There are signs of movement, but not yet at scale. Around 300,000 heat pumps were sold in 2025, surpassing gas boiler sales for the first time, and nearly 545,000 electric vehicles were newly registered, bringing EVs close to one fifth of new car sales. Much of this rebound reflects tighter EU fleet emission standards rather than a decisive shift in consumer economics. High upfront costs and grid connection delays continue to slow adoption, limiting the emissions impact relative to what climate targets require.

Price signals offer a mixed picture. Wholesale electricity prices averaged 8.9 euro cents per kilowatt-hour in 2025, about one cent higher than the previous year, largely due to gas setting marginal prices early in the year. At the household level, prices fell to 39.6 cents per kilowatt-hour as suppliers cycled out of expensive fossil-era procurement contracts. While renewables dampened price volatility, electricity remains insufficiently competitive against fossil fuels for heating and mobility without targeted policy support.

Policy reform is therefore central to whether 2025 represents a plateau or a platform. Planned amendments to the Buildings Energy Act and revisions to the Renewable Energy Sources Act in 2026 are positioned as levers to translate supply-side success into demand-side decarbonization. Maintaining planning certainty for renewable heating requirements while shifting parts of renewable financing toward market-based mechanisms could reduce costs per tonne of CO₂ abated. Agora argues that aligning subsidies, grid access, and a credible carbon price path would allow households and industry to use renewable electricity at scale rather than treating electrification as a niche upgrade.
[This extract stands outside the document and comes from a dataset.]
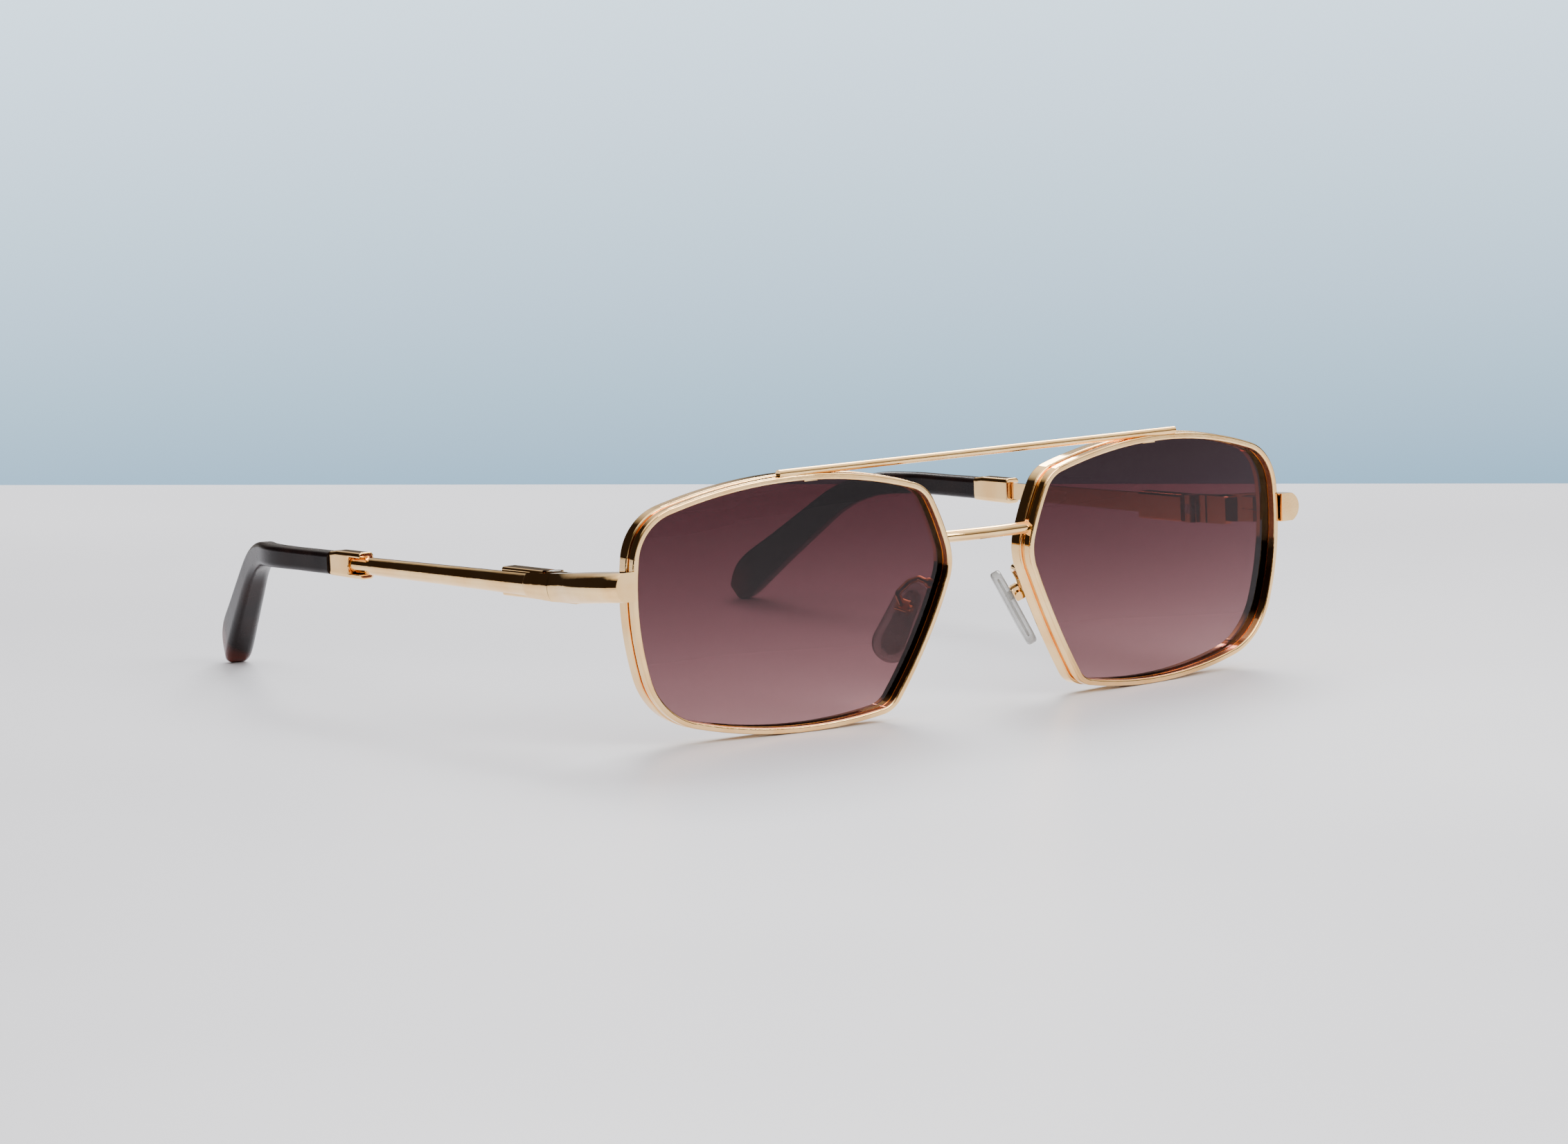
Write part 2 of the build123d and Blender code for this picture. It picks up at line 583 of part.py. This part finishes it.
front_rim, rear_rim = make_rims()
splice_box = Box(FRONT_WIRE_WIDTH * 8, SPLICE_THICKNESS, RIM_DEPTH * 4)
splice_cut = Pos(max(u for u, v in LENS_CORNERS), SPLICE_HEIGHT, 0) * splice_box
rim_splice = to_front * ((front_rim + rear_rim) & splice_cut)
front_rim = to_front * (front_rim - splice_cut)
rear_rim = to_front * (rear_rim - splice_cut)
rims = [front_rim, rear_rim, rim_splice]
add_pair("front_rim", front_rim)
add_pair("rear_rim", rear_rim)
add_pair("rim_splice", rim_splice)
lens = to_front * make_lens()
add_pair("lens", lens)
nodes["bridge"] = make_bridge(rims)
brow_bar = make_brow_bar(rims)
nodes["brow_bar"] = brow_bar
add_pair("brow_saddle", make_brow_saddle([brow_bar, lens, *rims]))

# Hinge, on the front's side and on the temple's side
add_pair("hinge_leaf", to_temple * make_hinge_leaf())
hinge_screw = slotted_screw(
    HINGE_SCREW_RADIUS, HINGE_SCREW_HEAD_RADIUS, HINGE_SCREW_HEAD_HEIGHT, -HALF_HEIGHT, HALF_HEIGHT
)
add_pair("hinge_screw", to_temple * hinge_screw)
add_pair("hinge_slider", to_temple * make_slider())
nut = lengthwise(NUT_RADIUS, NUT_FRONT, NUT_FRONT + NUT_LENGTH)
nut -= lengthwise(SLIDER_ROD_RADIUS, NUT_FRONT, NUT_FRONT + NUT_LENGTH)
add_pair("slider_nut", to_temple * nut)
add_pair("hinge_spring", to_temple * make_spring())
add_pair("spring_housing", to_temple * make_housing())
add_pair("housing_plug", to_temple * lengthwise(HOUSING_BORE_RADIUS, PLUG_FRONT, HOUSING_BACK))

# Temple
bar = make_temple_bar()
route = tip_route()
wire = make_core_wire(route)
add_pair("temple_head", to_temple * make_temple_head())
add_pair("temple_bar", to_temple * bar)
add_pair("core_wire", to_temple * wire)
add_pair("ferrule", to_temple * (make_ferrule(bar) - wire))
add_pair("temple_tip", to_temple * make_tip(route, wire))

# End piece and the rim's closing block
upper_block, lower_block, lock_screw = make_lock_block()
to_lock = Pos(*LOCK_BLOCK_POSITION)
end_piece = to_temple * make_end_piece()
for cut in rims + [to_lock * Box(*LOCK_BLOCK_SIZE), to_temple * make_hinge_leaf()]:
    end_piece -= cut
add_pair("end_piece", end_piece.solids().sort_by(SortBy.VOLUME)[-1])
for name, piece in (("lock_block_upper", upper_block), ("lock_block_lower", lower_block)):
    piece = to_lock * piece
    for rim in rims:
        piece -= rim
    add_pair(name, piece.solids().sort_by(SortBy.VOLUME)[-1])
add_pair("lock_screw", to_lock * lock_screw)

# Nose pads
pad_box = make_pad_box()
pad_insert = make_pad_insert()
add_pair("pad_arm", make_pad_arm([lens, *rims, to_pad * pad_box]))
add_pair("pad_box", to_pad * pad_box)
add_pair("pad_screw", to_pad * make_pad_screw())
add_pair("pad_insert", to_pad * pad_insert)
add_pair("nose_pad", to_pad * make_nose_pad(pad_insert))

# Put the origin at the bottom centre of the whole
boxes = [shape.bounding_box() for shape in nodes.values()]
front_end = min(box.min.Y for box in boxes)
back_end = max(box.max.Y for box in boxes)
shift = Pos(0, -(front_end + back_end) / 2, -min(box.min.Z for box in boxes))
for name, shape in nodes.items():
    placed = shift * shape
    export_step(placed, f"parts/{name}.step")
    print(name, placed.is_valid, len(placed.solids()), round(placed.volume, 2))
print("shift", tuple(shift.position))
print("hinge", tuple((shift * to_temple).position))
tip_middle = (shift * to_temple * Pos(*(route @ 0.5))).position
print("tip middle", tuple(tip_middle), tuple(route % 0.5))
print("pad pivot", tuple((shift * to_pad * Pos(*PAD_PIVOT)).position), tuple(to_pad.x_axis.direction))
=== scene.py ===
# %% [markdown]
# # Aviator sunglasses
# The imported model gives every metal, lens and plastic part at its real size, in metres. This lesson adds what makes
# them look real: polished pale gold, gradient lenses, dark acetate tips, clear silicone pads, and softened corners on
# the two cast ferrules. The first cell loads that model as a fixed frame.

# %% Load the frame
import json
from math import cos, radians, sin

import bpy
from mathutils import Matrix, Vector


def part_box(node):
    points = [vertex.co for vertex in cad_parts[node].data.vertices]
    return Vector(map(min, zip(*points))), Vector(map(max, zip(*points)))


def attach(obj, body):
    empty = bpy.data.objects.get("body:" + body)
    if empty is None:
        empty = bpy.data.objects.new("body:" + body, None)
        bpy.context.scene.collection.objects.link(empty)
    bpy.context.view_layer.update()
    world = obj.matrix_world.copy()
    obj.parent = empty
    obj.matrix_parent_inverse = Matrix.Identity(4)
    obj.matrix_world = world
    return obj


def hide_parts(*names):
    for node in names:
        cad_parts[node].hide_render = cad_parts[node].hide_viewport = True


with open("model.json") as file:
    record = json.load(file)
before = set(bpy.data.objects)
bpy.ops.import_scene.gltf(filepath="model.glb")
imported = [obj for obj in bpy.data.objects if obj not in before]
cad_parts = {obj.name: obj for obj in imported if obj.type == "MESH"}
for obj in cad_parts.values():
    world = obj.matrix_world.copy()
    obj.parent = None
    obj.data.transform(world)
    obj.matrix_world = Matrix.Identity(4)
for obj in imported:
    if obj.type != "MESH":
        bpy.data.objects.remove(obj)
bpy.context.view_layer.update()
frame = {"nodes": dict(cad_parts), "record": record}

nodes = frame["nodes"]
bpy.ops.object.select_all(action="DESELECT")

# %% [markdown]
# ## Camera
# A long lens from the front left, a little above the table. A long lens keeps the two sides of the front nearly
# parallel, which is how small products are usually shown. The camera is placed on a circle round a point of the
# glasses: azimuth and elevation say where it stands, and a small roll keeps the far edge of the table level.

# %% Camera
AZIMUTH = radians(-36.5)
ELEVATION = radians(7.19)
ROLL = radians(-1.711)
DISTANCE = 1.04527
FOCAL_LENGTH = 145.51
SENSOR_WIDTH = 36
NEAREST = 0.05
FARTHEST = 50
TARGET = Vector((-0.02687, -0.05306, 0.02368))

away = Vector((sin(AZIMUTH) * cos(ELEVATION), -cos(AZIMUTH) * cos(ELEVATION), sin(ELEVATION)))
level = Vector((cos(AZIMUTH), sin(AZIMUTH), 0))
upright = away.cross(level)
right = level * cos(ROLL) + upright * sin(ROLL)
up = upright * cos(ROLL) - level * sin(ROLL)
camera_data = bpy.data.cameras.new("camera")
camera_data.lens = FOCAL_LENGTH
camera_data.sensor_width = SENSOR_WIDTH
camera_data.clip_start = NEAREST
camera_data.clip_end = FARTHEST
camera = bpy.data.objects.new("camera", camera_data)
bpy.context.scene.collection.objects.link(camera)
turn = Matrix((right, up, away)).transposed().to_4x4()
camera.matrix_world = Matrix.Translation(TARGET + away * DISTANCE) @ turn
bpy.context.scene.camera = camera
print("camera at", [round(v, 3) for v in camera.matrix_world.translation])

# %% [markdown]
# ## Shader maths
# A pattern is easiest to read as a formula. One small class stands for a socket and turns + - * ** into Math nodes,
# and one method makes any other node, with its settings first and its sockets after.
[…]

The industrial outlook reinforces the urgency. Although emissions fell sharply in 2025, the driver was economic weakness, not climate-neutral modernization. Without incentives for low-carbon production, including lead markets for green steel and low-emission cement backed by public procurement and infrastructure funds, emissions could rebound with any recovery in output. Short-term measures such as an industrial electricity price only deliver climate value if they accelerate investment in electrified and hydrogen-based processes rather than prolonging fossil dependence.

Germany remains within its national emissions cap for now, but the arithmetic beyond 2025 is unforgiving. Meeting the 2030 target requires average annual reductions of 36 million tonnes of CO₂ from 2026 onward, roughly four times the cut achieved last year. The data from 2025 suggest that renewable expansion alone cannot close this gap. Without faster electrification in buildings and transport and structural decarbonization in industry, Germany’s emissions pathway risks becoming increasingly dependent on economic slowdowns and external allowance purchases rather than domestic transformation.